How to frame competition-based pricing strategy?
Research is undoubtedly the biggest part of framing a successful competitor-based pricing strategy. Understanding the price points of the top competitors in the market will give you a clear idea of customer expectations. This can become a foundation on which you base your prices.
The steps to building a competitor-based pricing strategy are as follows:
- Identifying the competitors. The first step is to figure out who you are competing against. Which companies have similar products? What features differentiate your products? You can categorize them on the basis of market share, features offered, tenure, and so on. The companies with characteristics and profiles similar to yours are your direct competition.
- Research price and positioning strategies. After shortlisting your competitors, conduct a competitive pricing analysis to understand their pricing model and positioning strategy. Apart from price points, pay attention to packaging, features, tiers being catered to, and relevant market trends. This will give you a comprehensive idea of customer expectations.
- Average the price of all competitors. After gaining knowledge of current market prices, gather the pricing data and create a pricing map. An average price across competitors will be the benchmark price for comparison to the price of your product.
- Choose higher, lower, or matched prices. The market research that you have put in will help you determine where your product or service fits into the market. You can use this position to decide your own pricing. Your product can be priced:
- Higher-than-average: This premium price will indicate a luxury, niche position to potential customers.
- Lower-than-average: This low selling price will help you acquire customers and gain a market share quickly.
- Matched-with-average: This matched price will put you in line with direct competitors.
Advantages of competition-based pricing:
- Simple and easy. In an industry with few direct competitors, it will require little research to arrive at a competitive price. Some adjustments and tweaks will lead you to a reasonable price for your product. However, complications may arise when products are not similar or offer different features.
- Low risk. The risk of surprising customers with your price point is low as you would be close to what they expect and are used to seeing from competitors. Having observed the competition, you will have a grasp on the quality, target audience, and cost of production, and this will, at minimum, keep you afloat.
- Accurate. Competitor-based pricing is fairly accurate, especially in saturated industries, as millions of customers of the products provide enough data to arrive at a fairly accurate price.
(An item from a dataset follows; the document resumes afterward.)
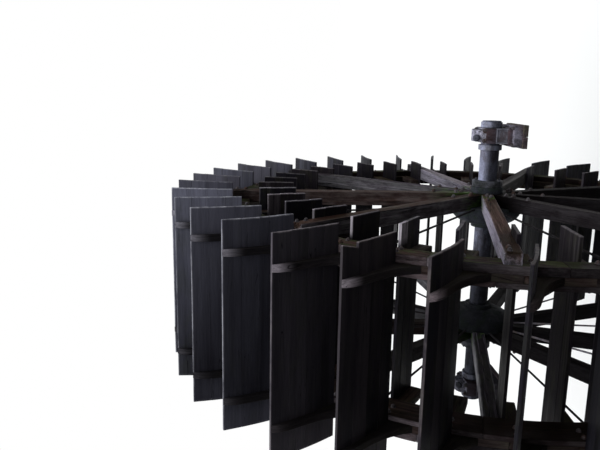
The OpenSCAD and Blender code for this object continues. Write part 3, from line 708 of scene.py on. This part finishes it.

- Evolves. The price adjustments happen simply when you align your product with the market. No guesswork is needed.
Disadvantages of competition-based pricing:
As with any model or approach, competitor-based pricing can have its disadvantages. Let’s break them down:
- Detached from market factors. Competitor-based pricing looks at rival prices in isolation, not considering other factors like demand for your product or service or customer perception. These factors are not reflected in your competitor’s pricing and need to be studied as well. Neglecting them can result in precious revenue loss.
- Limited flexibility. The entire competitor-based pricing strategy is based on the assumption that competitor prices are correct and their decisions are intelligent. The goals of the rival company may not align with your company goals, and the same can be said for cost base.
- May not be the most profitable. Simply copying competitors’ prices can lead to lost revenue and incorrect pricing. You may be leaving out important pricing considerations like production cost, minimizing overhead cost, and feature differentiation. The goal of matching prices sometimes overtakes the goal of maximizing profits and minimizing production costs. Too many companies simply aligning with each other will soon be out of touch with the real market scenario, leading to missed opportunities for revenue growth.
- Encourages short-term thinking. This strategy may encourage companies to set the price according to the market and forget about it. Pricing is a continuous process requiring attention. Data should be analyzed periodically and prices optimized and tweaked to boost profits.
When should you choose competition-based pricing over other strategies?
A successful pricing strategy is essential to set a price in line with rivals, yield a good profit, and maximize revenue. Many pricing strategies exist, all based on different factors. A business may prize profitability more than market share, and another may want to prevent competitors from increasing their share. Their choice of a pricing model will depend on their priorities.
Companies need to keep in mind production costs, profitability, price sensitivity, and many other factors while deciding on a price.
This strategy may not be the best in all scenarios but suited for the following:
- Startups. For startups, this strategy gives a quick, acceptable price. Later, the price can be adjusted and optimized based on your value to the customer, taking the value-based pricing approach. With competitive intelligence, you are not at risk of setting too high or too low prices.
- Highly competitive markets. Competitor-based pricing will help you arrive at an acceptable price, maybe matched to or may be lower as a penetration pricing to enter and gain market share.
- Mature marketplaces. Again a place for competitor-based pricing as consumers have set expectations and price sensitivity has to be considered.
- Companies with multi-tier products. Companies with products offered in multiple tiers can base the prices of their products using a competitor-based pricing technique to offer competition to rivals with low-cost options, as well as premium and matched prices at the same time.
- E-commerce platforms. They are suited for this pricing model as consumers can compare the prices of items on multiple platforms with a single click. Setting prices in e-commerce requires a combination of competitor’s pricing strategies and value-based pricing, keeping in my mind the value of the product to the consumer.
Competition-based pricing as a strategy looks deceptively easy; no complex calculations are needed, simply align with competition, and you are good to go. In reality, it requires price intelligence based on extensive research and in-depth knowledge of the market, competition, and target audience. Constant effort is needed to conduct competitive price analysis and establish a price based on competition that is profitable to your cost base without compromising on revenue.
In highly competitive markets, this strategy may be essential to penetrate the market and gain a customer base. Sellers simply have no control over prices.
Not the most suitable for a new market as well, when there may be few competitors. Also, the incorrect approach for a product that wants to position itself as new and innovative.
There is usually a need to combine multiple pricing strategies and evolve with the market. A competitor-based pricing strategy may give you a good start, but with time prices will need to be re-assessed and set using a combination of strategies.